I was lost and broken in chronic pain and addiction. But God stepped into my life and brought restoration, just like He did to Job. The Lord restored to Job twice what he had lost, and he lived to see many generations of his sons and grandchildren enjoy a good life because of what God gave back to him. The same God is still at work today! In 2013, I lost my amazing forty-acre farm in the Virginia mountains, my marriage, my health, my horses, and the ability to walk. At about 310 pounds, I stopped looking at the scale. Everyone, everyone I knew gave up on me. I was advised to apply for disability. I despaired of life and had a great plan to end mine. I didn't believe I would ever walk again, ever be able to work again...
This is the story of how a modern-day Job rose from the ashes. The Lord delivered me from overwhelming emotional, mental, and physical addictions that were rooted in dark brokenness. I was so depressed and had been for so long that I believed survival was impossible without drugs. I am not talking about street drugs: heroin, cocaine, and meth. Under the care of medical professionals, taking prescription drugs as prescribed, I became a total addict. They could see the brokenness, but not fix it.

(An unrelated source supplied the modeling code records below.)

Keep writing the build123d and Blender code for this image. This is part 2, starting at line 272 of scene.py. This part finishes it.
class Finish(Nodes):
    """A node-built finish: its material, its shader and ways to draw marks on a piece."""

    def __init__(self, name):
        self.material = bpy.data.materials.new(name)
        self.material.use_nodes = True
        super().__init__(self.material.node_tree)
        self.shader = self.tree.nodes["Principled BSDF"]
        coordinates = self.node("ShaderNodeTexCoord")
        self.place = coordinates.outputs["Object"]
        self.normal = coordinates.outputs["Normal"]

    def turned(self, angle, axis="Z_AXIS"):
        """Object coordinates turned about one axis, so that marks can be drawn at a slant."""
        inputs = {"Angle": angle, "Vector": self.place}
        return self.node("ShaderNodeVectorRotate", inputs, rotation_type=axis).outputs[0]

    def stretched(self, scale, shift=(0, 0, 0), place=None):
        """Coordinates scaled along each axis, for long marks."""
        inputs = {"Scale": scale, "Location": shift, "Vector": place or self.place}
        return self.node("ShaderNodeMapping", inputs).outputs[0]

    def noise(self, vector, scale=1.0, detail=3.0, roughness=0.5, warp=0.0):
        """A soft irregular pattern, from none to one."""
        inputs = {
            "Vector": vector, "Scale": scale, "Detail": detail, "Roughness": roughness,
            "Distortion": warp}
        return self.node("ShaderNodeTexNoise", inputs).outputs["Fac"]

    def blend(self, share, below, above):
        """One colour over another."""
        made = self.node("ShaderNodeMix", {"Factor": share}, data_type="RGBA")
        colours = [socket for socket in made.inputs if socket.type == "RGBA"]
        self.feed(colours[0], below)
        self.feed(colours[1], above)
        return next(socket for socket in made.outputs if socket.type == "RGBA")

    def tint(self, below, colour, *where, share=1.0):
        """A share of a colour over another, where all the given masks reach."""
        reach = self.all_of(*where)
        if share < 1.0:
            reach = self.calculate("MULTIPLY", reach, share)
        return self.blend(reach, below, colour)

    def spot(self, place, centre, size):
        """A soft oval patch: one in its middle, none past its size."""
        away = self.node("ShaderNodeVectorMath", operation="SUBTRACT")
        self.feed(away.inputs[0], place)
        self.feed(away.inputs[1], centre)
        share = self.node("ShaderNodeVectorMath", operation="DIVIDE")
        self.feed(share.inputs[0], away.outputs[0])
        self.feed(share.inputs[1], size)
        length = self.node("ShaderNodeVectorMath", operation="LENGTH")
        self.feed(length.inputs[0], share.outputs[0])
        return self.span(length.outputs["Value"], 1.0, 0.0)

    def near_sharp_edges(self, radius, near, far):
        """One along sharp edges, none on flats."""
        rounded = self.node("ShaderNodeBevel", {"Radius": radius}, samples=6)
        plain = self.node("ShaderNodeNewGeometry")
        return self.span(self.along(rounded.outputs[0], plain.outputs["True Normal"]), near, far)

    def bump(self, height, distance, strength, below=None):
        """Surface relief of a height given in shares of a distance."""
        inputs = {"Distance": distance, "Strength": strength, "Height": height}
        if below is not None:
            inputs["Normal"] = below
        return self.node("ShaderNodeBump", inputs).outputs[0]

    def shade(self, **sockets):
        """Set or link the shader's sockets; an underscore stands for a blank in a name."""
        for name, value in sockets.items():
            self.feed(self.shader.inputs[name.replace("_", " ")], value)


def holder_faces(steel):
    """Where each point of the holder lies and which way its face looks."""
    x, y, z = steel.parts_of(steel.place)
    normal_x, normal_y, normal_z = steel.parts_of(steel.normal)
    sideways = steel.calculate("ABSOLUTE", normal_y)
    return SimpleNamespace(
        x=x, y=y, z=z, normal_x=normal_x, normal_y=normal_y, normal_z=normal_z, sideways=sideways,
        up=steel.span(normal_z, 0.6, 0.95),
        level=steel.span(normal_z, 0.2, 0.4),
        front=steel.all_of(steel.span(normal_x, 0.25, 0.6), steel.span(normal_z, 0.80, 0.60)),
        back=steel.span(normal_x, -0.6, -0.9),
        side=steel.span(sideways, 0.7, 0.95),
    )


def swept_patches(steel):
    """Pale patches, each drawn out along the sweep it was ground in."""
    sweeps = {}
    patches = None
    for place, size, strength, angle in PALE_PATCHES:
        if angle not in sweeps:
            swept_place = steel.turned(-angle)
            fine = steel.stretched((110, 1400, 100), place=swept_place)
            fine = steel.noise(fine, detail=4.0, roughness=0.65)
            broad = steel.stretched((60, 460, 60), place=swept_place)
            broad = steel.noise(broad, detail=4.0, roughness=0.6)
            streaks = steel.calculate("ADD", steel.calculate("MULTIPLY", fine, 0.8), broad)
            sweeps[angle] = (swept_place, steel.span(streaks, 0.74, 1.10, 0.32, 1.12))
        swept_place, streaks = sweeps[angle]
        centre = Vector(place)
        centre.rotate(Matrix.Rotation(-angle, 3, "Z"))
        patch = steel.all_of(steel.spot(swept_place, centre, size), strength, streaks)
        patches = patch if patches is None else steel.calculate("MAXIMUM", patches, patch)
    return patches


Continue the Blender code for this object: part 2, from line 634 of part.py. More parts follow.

You can't really understand addiction until you wrestle with it. It is easy to look at someone going through it and think it is a character flaw or bad habit. It is much more powerful than that. It takes you over and consumes you. It happens on a spiritual level that science can't reach.
If you are engulfed in addiction, brokenness, depression, and suicide today, please hear my story. There is no reason for me to be alive and thriving today. But God.